Phillips explores Love in New Testament Christianity. He says, "God Is Love," was a new concept for the people of this era. The passage," ...the love of God is shed abroad in our hearts."(Romans 5:5) was "...stimulated and developed by accepting the love of God as shown in Christ." (pg. 61) Phillips says, "I am quite sure that a great deal of the joyful experience and invincible courage of the Young Church is due simply to the fact that the early Christians believed these words to be literally true." (pg 62) The love of the God of the New Testament transformed lives.
The young church was convinced, he says, despite difficult times, that nothing could ever separate them from the love of God. Phillips explores how we are tempted by that which isn't Love and ends the chapter saying. Ponder "the paramount importance" and "permanence" of Love.
If love is God's nature, ponder how Christ Jesus expressed it and how the early church expressed it. How do we express it? How do we teach children that love is most important and the love of God, the love of God shed abroad in our hearts will outlast everything else? Is the love I share with the people around me, something that will last forever?
What qualities or choices fight with our call to love God and our neighbor, as adults and as children? I seem to remember my kids getting into arguments and saying, "It's not about who's right or who's wrong, it's how you treat each other. If you treat each other badly, you're both wrong." You may feel differently.
I was going to link to a bio for J.B. Phillips. Some circles consider him a heretic yet, apparently the Reverend Billy Graham thanked him for his work.
But this isn't about the translator. This isn't about the man. Every non-original language translation has been given into the hands of men and women in order to make the Living Word of God more accessible to more people. If five people look at the same sunset, which only God can make happen, do they see the same thing? The sunset is beautiful. (I think). You can talk about the science of the sunset but that doesn't mean that God didn't create it. You can write prose or poetry about it. You can photograph or paint it. But we don't change the sunset. And it doesn't wait for us.
Definitely read the intro (Explanation) in the beginning of the book as the writer talks of the scriptures of the New Testament as a Living book like no other.
Trying to look at the New Testament through the eyes, history, and culture of the early Christians just adds another dimension. God's Word is intended to stand generation after generation. As human beings we will always be very Me-centered. God isn't.
Much of what the author is doing is looking at those first Christians who didn't have all of the religious baggage that we have and the themes he saw repeating as he translated. He observing: these are qualities that made the Early Church alive, vibrant, life-changing, world-changing, drawing men and women to God. These qualities are within the grasp of every generation. Why do we focus on other things?

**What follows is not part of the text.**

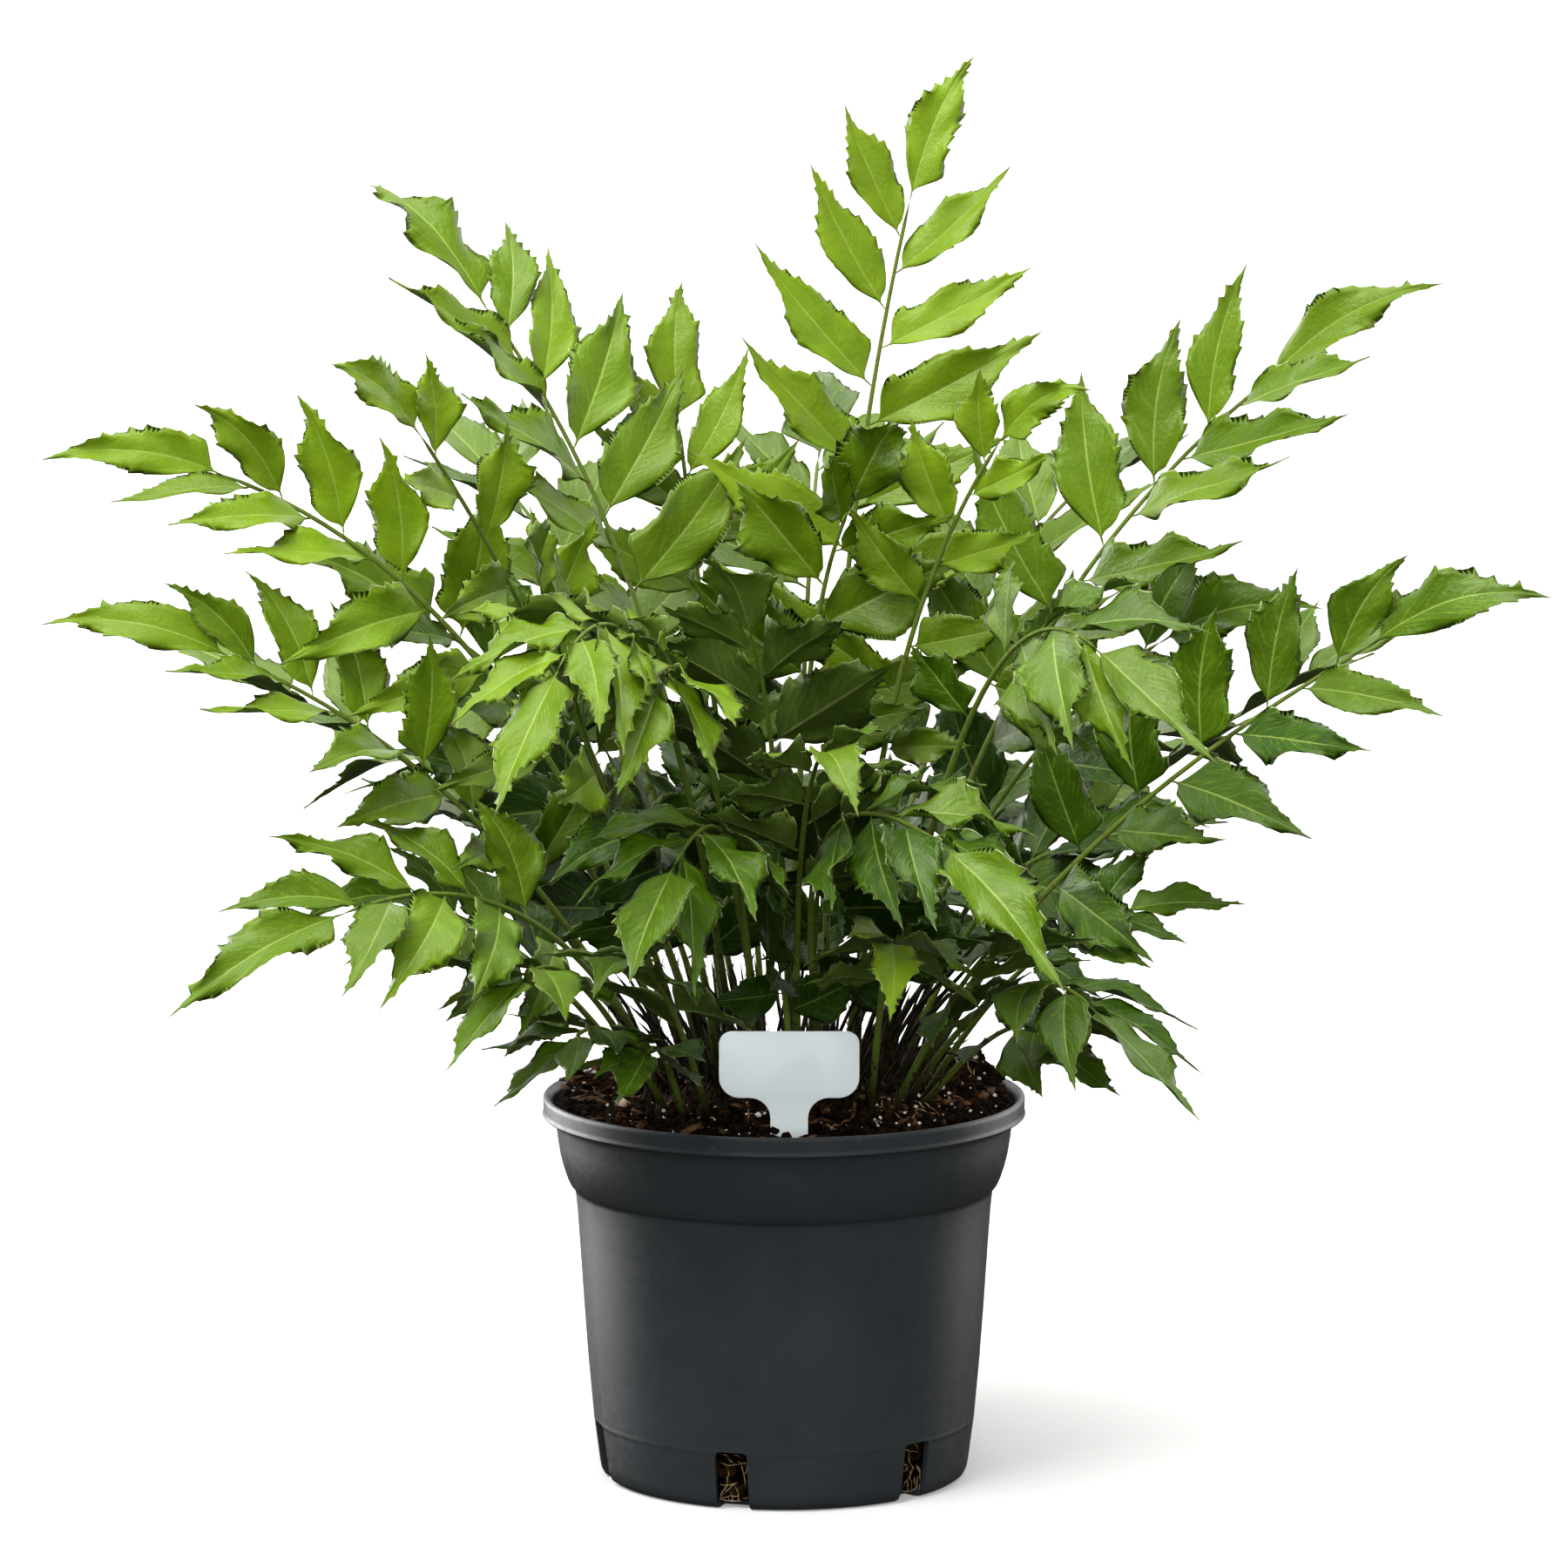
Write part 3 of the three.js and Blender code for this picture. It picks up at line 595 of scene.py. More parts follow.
def labelSheet(style):
    # the sheet's emission is painted light: it glows a little, though it is no lamp
    sheet, tree = newMaterial("whitePolystyrene", {
        "Roughness": 0.38, "IOR": 1.59, "Emission Color": linearColour(style["colour"]),
        "Emission Strength": style["paintedGlow"]})
    place = addNode(tree, "ShaderNodeTexCoord").outputs["Object"]
    cloud = addNode(tree, "ShaderNodeTexNoise", {"Scale": patternScale(style["cloudSize"]), "Detail": 3.0},
                    {"Vector": place})
    grain = addNode(tree, "ShaderNodeTexNoise", {"Scale": patternScale(style["grainSize"]), "Detail": 2.0},
                    {"Vector": place})
    colour = layColour(tree, cloud.outputs["Fac"], (0, 1), (0, 1), style["shadeColour"], style["colour"])
    return dressSurface(sheet, colour, grain.outputs["Fac"], 0.15, 0.1)


def makeLabel(style):
    bm = bmesh.new()
    half, neck, head, foot = style["width"] / 2, style["neck"] / 2, -style["height"], -style["length"]
    outline = [(-half, 0), (-half, head), (-neck, head), (-neck, foot + style["point"]), (0, foot),
               (neck, foot + style["point"]), (neck, head), (half, head), (half, 0)]
    verts = [bm.verts.new((x, 0, z)) for x, z in outline]
    bm.faces.new(verts)
    # each bevel renews the vertices, so the next corners are found again by their places
    for pair, key in (((0, 8), "corner"), ((1, 7), "lowCorner"), ((2, 6), "neckCorner")):
        places = [Vector((outline[i][0], 0, outline[i][1])) for i in pair]
        corners = [v for v in bm.verts if any((v.co - place).length < 0.01 for place in places)]
        bmesh.ops.bevel(bm, geom=corners, offset=style[key], offset_type="OFFSET",
                        segments=style["cornerSteps"], profile=0.5, affect="VERTICES", material=-1)
    border = bmesh.ops.inset_region(bm, faces=bm.faces[:], thickness=style["rim"], depth=0)["faces"]
    for face in border:
        face.material_index = 1
    made = bmesh.ops.extrude_face_region(bm, geom=bm.faces[:])
    moved = [v for v in made["geom"] if isinstance(v, bmesh.types.BMVert)]
    bmesh.ops.translate(bm, vec=(0, style["thickness"], 0), verts=moved)
    bmesh.ops.recalc_face_normals(bm, faces=bm.faces[:])
    rims = [e for e in bm.edges if e.is_manifold and e.calc_face_angle(0) > math.radians(style["edgeAngle"])]
    bmesh.ops.bevel(bm, geom=rims, offset=style["edgeRound"], offset_type="OFFSET", segments=2, profile=0.5,
                    affect="EDGES", material=-1)
    x, y, z = style["place"]
    bmesh.ops.translate(bm, vec=(x, y - style["thickness"] / 2, z), verts=bm.verts[:])
    # the paler border is a painted highlight, where the edge catches light
    edge, _ = newMaterial("whitePolystyreneRim", {
        "Base Color": linearColour(style["rimHighlightColour"]), "Roughness": 0.3, "IOR": 1.59})
    makePiece("labelSheet", bm, [labelSheet(style), edge], ["plant_label"])


makeLabel(labelStyle)
print("label ready")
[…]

I disagree that we don't really need to read the whole of scripture (Old Testament, too). God gave us all of it for the reasons the scriptures say in I Timothy 3:16. You can pick which version you want to read it in. I think Phillip's point is that if your time is limited, focus on the gospels because they tell of Jesus, who He was, what He did, how He loved God and man - his faith, his hope, his love, how He maintained his connection with the Father, How He served. Read the New Testament because it tells you of those who knew God in the flesh and how they lived after Jesus left His Spirit to dwell in us and continue what He began.